How to direct refer for GI endoscopy


 

EXPERT ANALYSIS FROM RWCS 2018

– Rheumatologists can save their patients time and the inconvenience of an unnecessary preprocedural office visit with a gastroenterologist by making a direct referral for GI endoscopy when appropriate, according to Uma Mahadevan, MD, professor of medicine at the University of California, San Francisco.

“Many health systems have access issues, and in most accountable care organizations, there’s a need to see patients within 14 days. It’s often easier to direct refer for the endoscopic procedure you want than it is to get an office visit and then the procedure,” the gastroenterologist explained at the 2018 Rheumatology Winter Clinical Symposium.

Dr. Uma Mahadevan Bruce Jancin/Frontline Medical News

Dr. Uma Mahadevan

There is, however, a right way and a wrong way to make a direct referral for GI endoscopy.

“We’re an open-access endoscopy center at UCSF, and I can’t tell you how many times a patient gets direct referred to us and – the night before the procedure, when we’re preparing for the case – we see that this patient can’t have a procedure tomorrow. Those patients have already done the bowel prep, they’re taking the day off work, they’ve arranged for someone to drive them, and they’re really mad,” said Dr. Mahadevan, who is also the medical director of the UCSF Center for Colitis and Crohn’s Disease.
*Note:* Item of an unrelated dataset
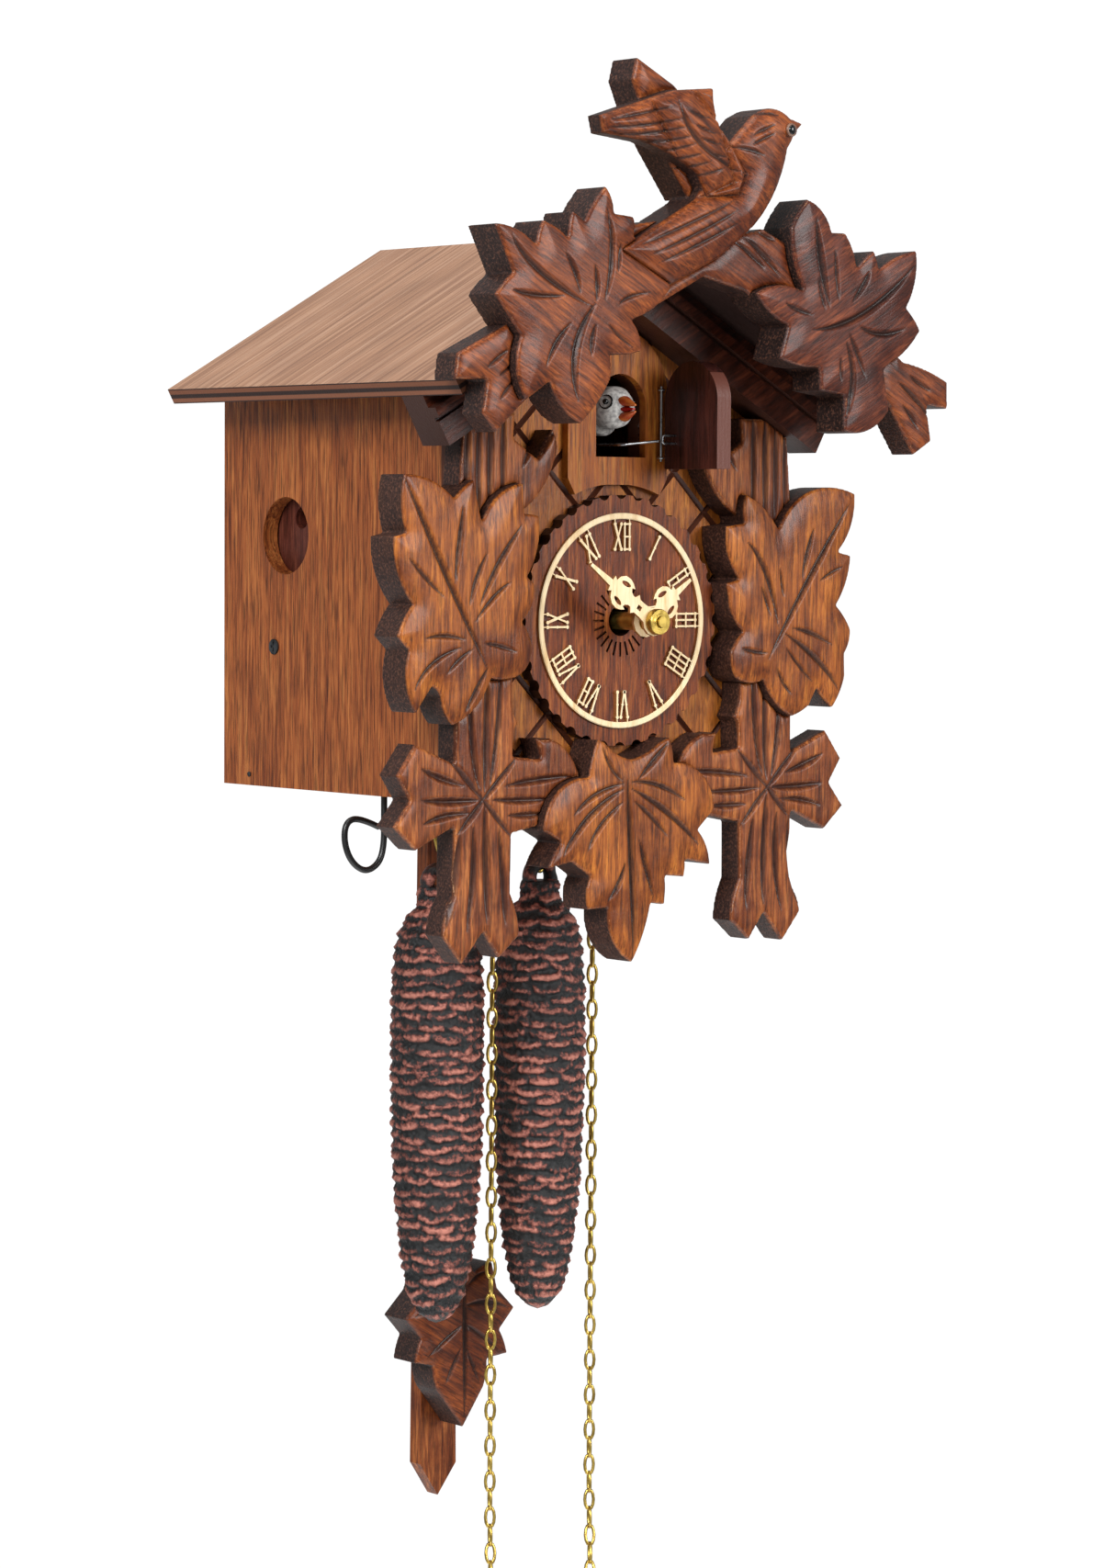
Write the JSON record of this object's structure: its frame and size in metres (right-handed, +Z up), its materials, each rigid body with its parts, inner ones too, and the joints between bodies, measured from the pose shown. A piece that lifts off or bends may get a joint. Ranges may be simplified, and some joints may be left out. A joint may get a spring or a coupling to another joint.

Sometimes the procedure gets called off because the gastroenterologist sees that it would be inappropriate. For example, it would be inappropriate to perform an endoscopy on a patient with irritable bowel syndrome or fibromyalgia who has already had three negative endoscopic procedures in the past 5 years; alternatively, a screening colonoscopy would be inappropriate for an 80-year-old because the U.S. Preventive Services Task Force gives a class A recommendation for screening colonoscopy only during ages 50-75 years.